OBJECTIVE: Output all records precisely as written.
--- Begin MATERIAL SHOWN ---
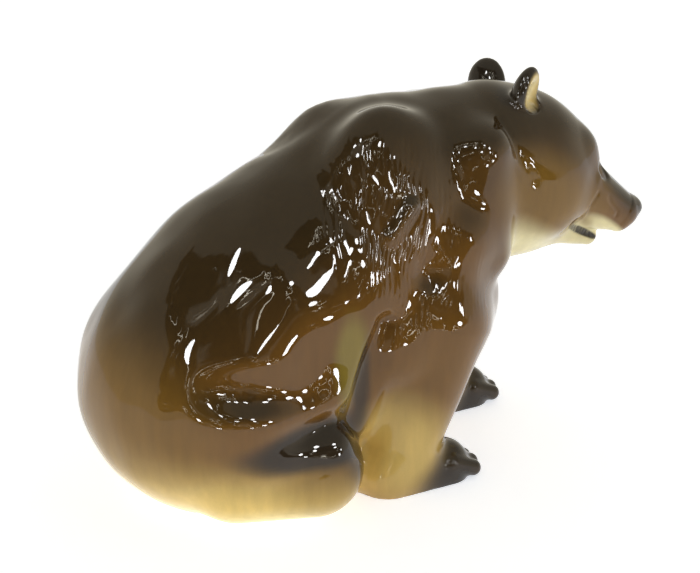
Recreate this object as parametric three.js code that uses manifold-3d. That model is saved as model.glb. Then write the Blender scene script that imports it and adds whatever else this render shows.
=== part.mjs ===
// A seated bear in glazed porcelain, cast in one piece with no base.
// x runs forward from the rump to the nose, y to the bear's left and z up, all in millimetres.
import * as THREE from "three";
import Module from "manifold-3d";

// Driving sizes of the figure.
const LENGTH = 250;
const CELL = LENGTH / 96;
const MOST_TRIANGLES = 9400;

// How far the left paw is set ahead of the right one, in the sketch.
const STRIDE = 46;

// The pose is written at the size of the sketch and keeps its proportions at any other length.
const SKETCH_LENGTH = 243.35;
const K = LENGTH / SKETCH_LENGTH;
const RADIANS = Math.PI / 180;

// A frame of reference: a place, then a turn about z, y and x in degrees, inside an outer frame.
function frame(place, [roll, pitch, yaw] = [0, 0, 0], outer = new THREE.Matrix4()) {
  const turn = new THREE.Euler(roll * RADIANS, pitch * RADIANS, yaw * RADIANS, "ZYX");
  const inner = new THREE.Matrix4().makeRotationFromEuler(turn);
  inner.setPosition(new THREE.Vector3(...place).multiplyScalar(K));
  return outer.clone().multiply(inner);
}

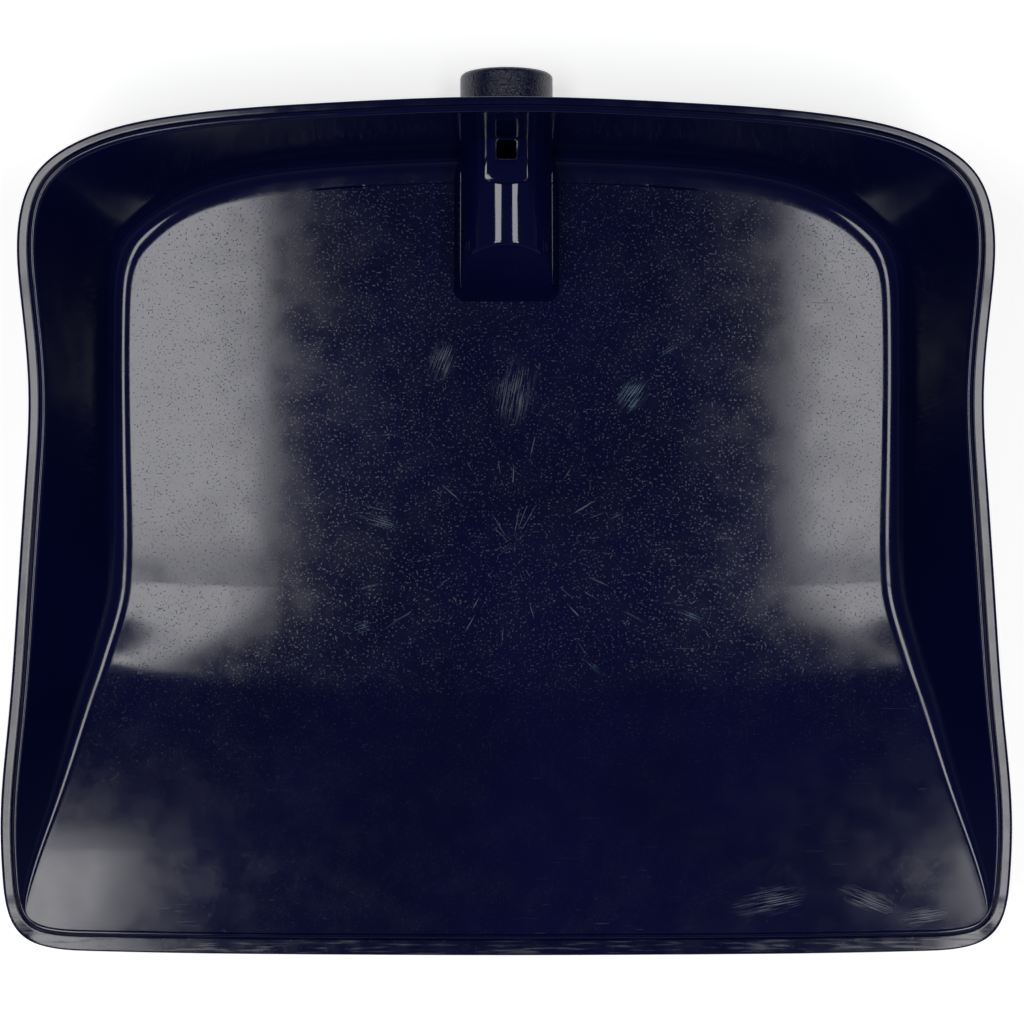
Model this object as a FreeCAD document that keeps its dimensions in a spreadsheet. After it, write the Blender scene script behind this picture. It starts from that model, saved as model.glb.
--- End MATERIAL SHOWN ---
CORRECT ANSWER:
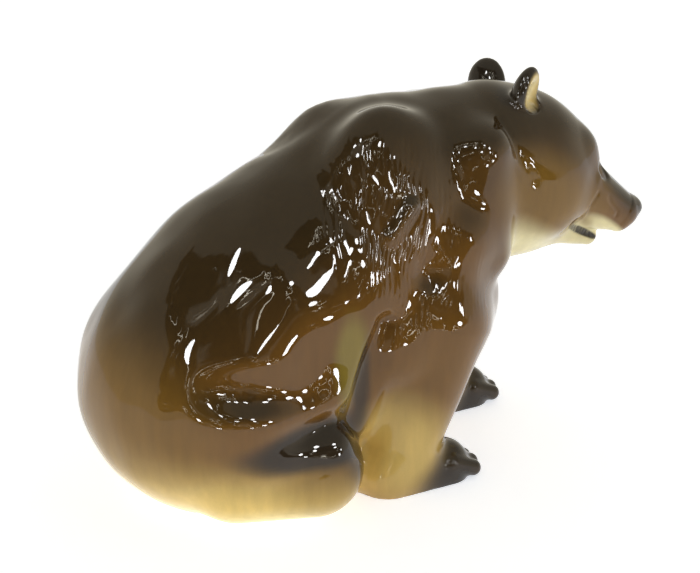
Recreate this object as parametric three.js code that uses manifold-3d. That model is saved as model.glb. Then write the Blender scene script that imports it and adds whatever else this render shows.
=== part.mjs ===
// A seated bear in glazed porcelain, cast in one piece with no base.
// x runs forward from the rump to the nose, y to the bear's left and z up, all in millimetres.
import * as THREE from "three";
import Module from "manifold-3d";

// Driving sizes of the figure.
const LENGTH = 250;
const CELL = LENGTH / 96;
const MOST_TRIANGLES = 9400;

// How far the left paw is set ahead of the right one, in the sketch.
const STRIDE = 46;

// The pose is written at the size of the sketch and keeps its proportions at any other length.
const SKETCH_LENGTH = 243.35;
const K = LENGTH / SKETCH_LENGTH;
const RADIANS = Math.PI / 180;

// A frame of reference: a place, then a turn about z, y and x in degrees, inside an outer frame.
function frame(place, [roll, pitch, yaw] = [0, 0, 0], outer = new THREE.Matrix4()) {
  const turn = new THREE.Euler(roll * RADIANS, pitch * RADIANS, yaw * RADIANS, "ZYX");
  const inner = new THREE.Matrix4().makeRotationFromEuler(turn);
  inner.setPosition(new THREE.Vector3(...place).multiplyScalar(K));
  return outer.clone().multiply(inner);
}

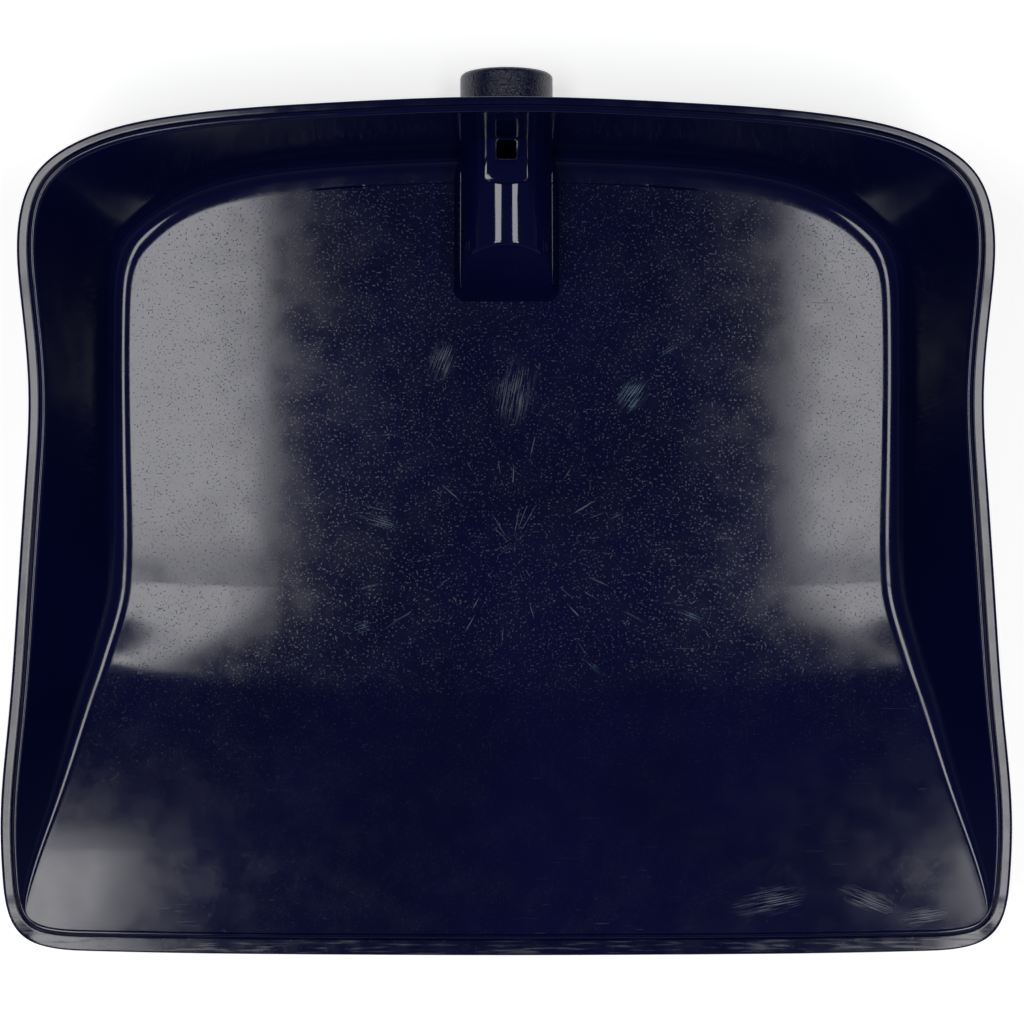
Model this object as a FreeCAD document that keeps its dimensions in a spreadsheet. After it, write the Blender scene script behind this picture. It starts from that model, saved as model.glb.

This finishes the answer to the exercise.